Exactly. I was reading something that was being linked on Facebook the other day saying that, “Oh my god, the refugees had really nice iPhones and nice clothes! Why are they coming here? They apparently have money!” And I was like, “Oh you’re so f-ing stupid! The people that have been fleeing over the water in small f-ing boats have paid like 5,000-6,000 euros per person to cross this f-ing devil water. Who do you think has made this money? The poor people in Syria or the rich people in Syria? Of course, if Russia would attack Sweden tomorrow, of course one and the only thing I would take with me would be my charger and my cell phone. Why would people believe that refugees are fleeing from the Stone Age? That is something that I don’t understand. Do you have to come to a country with no clothes and no technology just to be accepted as a refugee?

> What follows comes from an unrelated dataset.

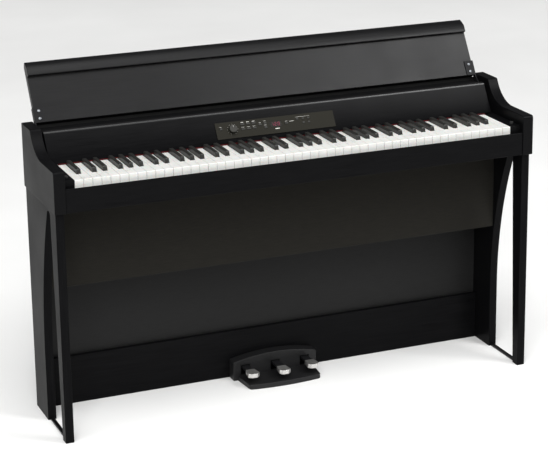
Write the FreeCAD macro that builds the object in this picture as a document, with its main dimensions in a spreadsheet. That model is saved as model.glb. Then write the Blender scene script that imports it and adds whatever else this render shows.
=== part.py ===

If someone is fleeing from another country, the rest of the world has to do everything to help these people because you never know, it could be your ass that needs to be saved tomorrow. People don’t think that way and I also think people tend to forget what happened like about 80 years ago in Europe. The world is f-ing getting cold and I don’t like it. Just because you have a different f-ing color of skin or you’re coming from the part of the world where you have another religion, you’re not worth the same. I hate that. What happened in Paris is terrible, and the world is hating this. But what are we doing? We’re sending fighters yet to bomb another country, and how many civilians are going to die in these attacks? These attacks are just justified by the fact that “these people did this”. Of course, you have to strike back in some f-ing way but on the other hand, the ones that did this, they know that there will be retaliation. They start something just because they want to have the effect, and I hate it.
What are your Christmas and New Year’s Day plans?
Spending time with family and friends. We’re scattered all around Sweden: my family comes from one part and my wife’s family comes from Stockholm so its going to be a lot of traveling. Traveling can sometimes be fun but with a 2-year-old in the back seat it’s not always that fun (laughs). But I have always despised Christmas – not because of Christmas as a holiday but I think that the world is so f-ing corrupt when it comes to holidays. It doesn’t matter if it’s Christmas, Easter, Halloween or whatever, is just about consumption – just buy buy buy. And people are filling the gaps in their hearts by spending tons of money that they don’t have and overconsuming stuff, which is good for the economy, but on the other hand, in January people in Sweden have no money. They eat rice and water, I don’t know (laughs). Just because they are trying to put the band-aids on their broken hearts for not being there for their family on Christmas, they buy as many gifts as possible. I dislike that. I try to be there for my family and friends during the whole year instead of just one day.
Exactly its like the Women’s Day why is it only one day per year?
Exactly. Women’s Day should be every f-ing day!